Der Wecker klingelt, es ist 9:20 Uhr. Normalerweise schlafe ich bis 10, doch ich gewöhne mir an, früher aufzustehen, um vor 10 zu frühstücken. Klappt bisher ganz gut, musste mich nur einmal davon übergeben in den letzten Tagen, seit ich das mache.
Müde lange ich nach dem Handy, schalte den Wecker aus und denke: Es kann doch noch gar nicht so spät sein. Ich bin eben erst eingeschlafen. Drehe mich auf den Rücken und versuche, meine Augen aufzukriegen, die schwer wie Blei sind. Vor lauter Müdigkeit. Soll ich noch liegen bleiben? Das Frühstück sausen lassen? Und das Mittagessen am Besten gleich mit? Nein. Ich zwinge mich aufzustehen, lustlos und unmotiviert, aber immerhin. Es ist recht dunkel und es regnet. Bestes Wetter, um wach zu werden - nicht. Ich schlurfe Richtung Bad, stelle mein Wasserglas in der Küche ab. Erledige meine Morgenroutine und stelle mich auf die Waage. Gestern waren es 78,3 Kilo. Heute sind es wieder mehr. Frustriert kicke ich die Waage unter das Waschbecken und starre böse auf mein Spiegelbild. Kann förmlich sehen, wie es mich auslacht und mir entgegenschreit: "Fette Versagerin! Du bringst es sowieso nie zu etwas! Sieh dich nur mal an, alles schwabbelt und hängt! Und du bist stolz, auf das bisschen, das du abgenommen hast, in diesem halben Jahr? Andere schaffen soviel in einem Monat, fette Sau!"
Ich denke: Ja, ich weiß. Ich weiß, dass ich es nicht schaffe und ich weiß, dass ich langsam und schwach bin. Und dass ich es zu nichts bringe. Eigentlich sollte ich die beste Zeit meines Lebens haben, arbeiten, mich mit Freunden treffen, an Familienplanung denken, schön sein. Stattdessen bin ich fett und hässlich, zu schlecht, um eine Arbeit zu kriegen. Ohne Freunde, weil ich nicht rausgehen will, weil ich weiß, ich verbock's eh wieder. Familienplanung? Drauf geschissen, ich will keinem Kind so eine Person als Mutter antun. Das Wichtigste in meinem Leben ist das Abnehmen. Und nicht einmal das kriege ich richtig hin. Loser.

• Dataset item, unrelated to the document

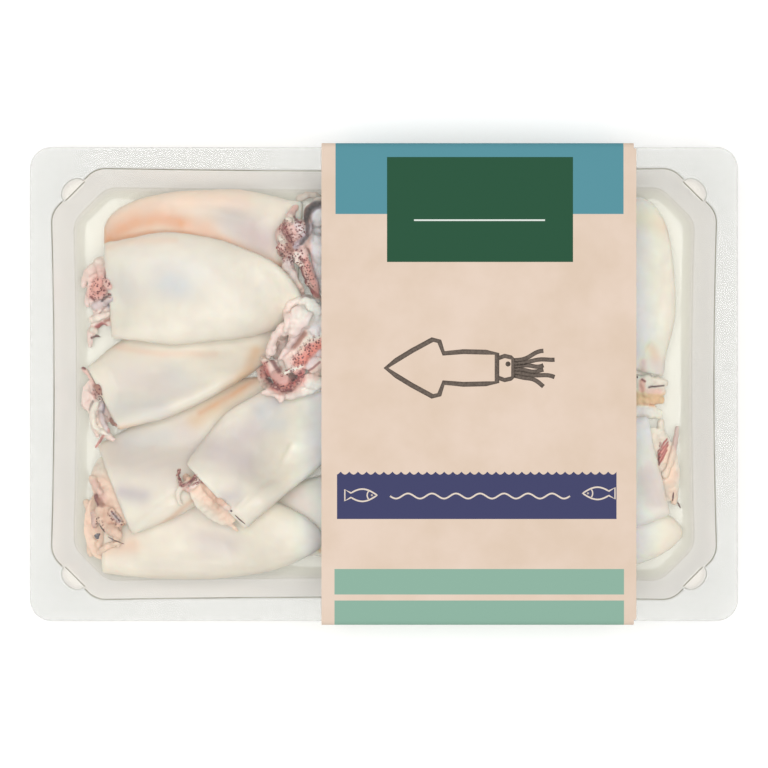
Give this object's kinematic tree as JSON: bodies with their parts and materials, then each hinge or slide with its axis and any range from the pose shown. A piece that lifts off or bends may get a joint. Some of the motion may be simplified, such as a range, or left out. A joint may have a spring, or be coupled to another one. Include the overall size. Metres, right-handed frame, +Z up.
{
  "type": "sealed tray of whole raw squid",
  "caption": "Whole raw squid with their mantles and arms, packed in a clear tray under lidding film and held in a printed card sleeve",
  "frame": {"origin": "on the surface the pack stands on, under the centre of its bounding box", "axes": "+X along the tray's long side, towards the sleeved end; +Y across the tray, to the far side in the picture; +Z up"},
  "size_m": [0.23, 0.1566, 0.0409],
  "materials": {
    "clear tray plastic": "clear thermoformed polyester, glossy",
    "clear lidding film": "clear film, glossy",
    "printed sleeve card": "uncoated printed card, matt",
    "squid mantle flesh": "wet raw flesh, smooth and slightly translucent",
    "squid arm flesh": "wet raw flesh, pink with dark speckles"
  },
  "bodies": {
    "root": {"tray": "clear tray plastic", "film": "clear lidding film", "sleeve": "printed sleeve card", "mantle_mid_low": "squid mantle flesh", "mantle_right_low": "squid mantle flesh", "mantle_far_mid": "squid mantle flesh", "mantle_far_left": "squid mantle flesh", "mantle_near_left": "squid mantle flesh", "mantle_far_right": "squid mantle flesh", "mantle_centre": "squid mantle flesh", "mantle_mid_left": "squid mantle flesh", "mantle_near_right": "squid mantle flesh", "mantle_left": "squid mantle flesh", "mantle_front_left": "squid mantle flesh", "mantle_front_mid": "squid mantle flesh", "head_near_left": "squid arm flesh", "head_far_right": "squid arm flesh", "head_mid_left": "squid arm flesh", "head_near_right": "squid arm flesh", "head_left": "squid arm flesh", "head_far_left": "squid arm flesh", "head_front_left": "squid arm flesh", "head_front_mid": "squid arm flesh", "head_centre": "squid arm flesh"}
  },
  "joints": []
}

Schnell verschwinde ich aus dem Badezimmer und gehe in die Küche. Mache mein Wasserglas voll und lege eine Scheibe Vollkorntoast in den Toaster, hole Käse und Lätta raus. Eigentlich sollte ich das ja gar nicht essen. Jemand so Fettes sollte eigentlich gar nichts essen. Als der Toast fertig ist, will ich ihn am liebsten in den Müll werfen, denke dann aber daran, dass Frühstück den Stoffwechsel ankurbelt also würge ich ihn mir runter, fühle mich aber schuldig, weil ich ja eigentlich gar keinen Hunger habe und trotzdem esse.
Eine halbe Stunde später werde ich von Unterleibsschmerzen gequält, so stark, dass ich kaum aufrecht sitzen kann. Scheiß Tage. Also werde ich Sport heute auch nicht hinkriegen. Ganz hervorragend. Wütend trete ich gegen das Sofa, dann kommen die Tränen und ich lasse mich heulend auf dieses sinken. Ich kann aber auch gar nichts. Mein Blick wandert zu dem Täschchen, in dem ich meine Klinge verstecke. Der Drang, sie zu benutzen wird stark, fast unaushaltbar. Aber ich wende den Blick ab, hab's doch grade erst wieder geschafft, loszukommen. Mit zitternden Händen hole ich meine Zeichensachen hervor, ich muss sowieso noch mein Bild fertig machen. Atme mehrmals durch, bis ich einigermaßen ruhig bin und zwinge mich, zu malen, auch wenn ich gar keine Lust habe. Nach einer halben Stunde lasse ich es sein, räume alles zurück. Mache den PC an.
Ich kanns kaum erwarten, bis der Tag vorbei ist.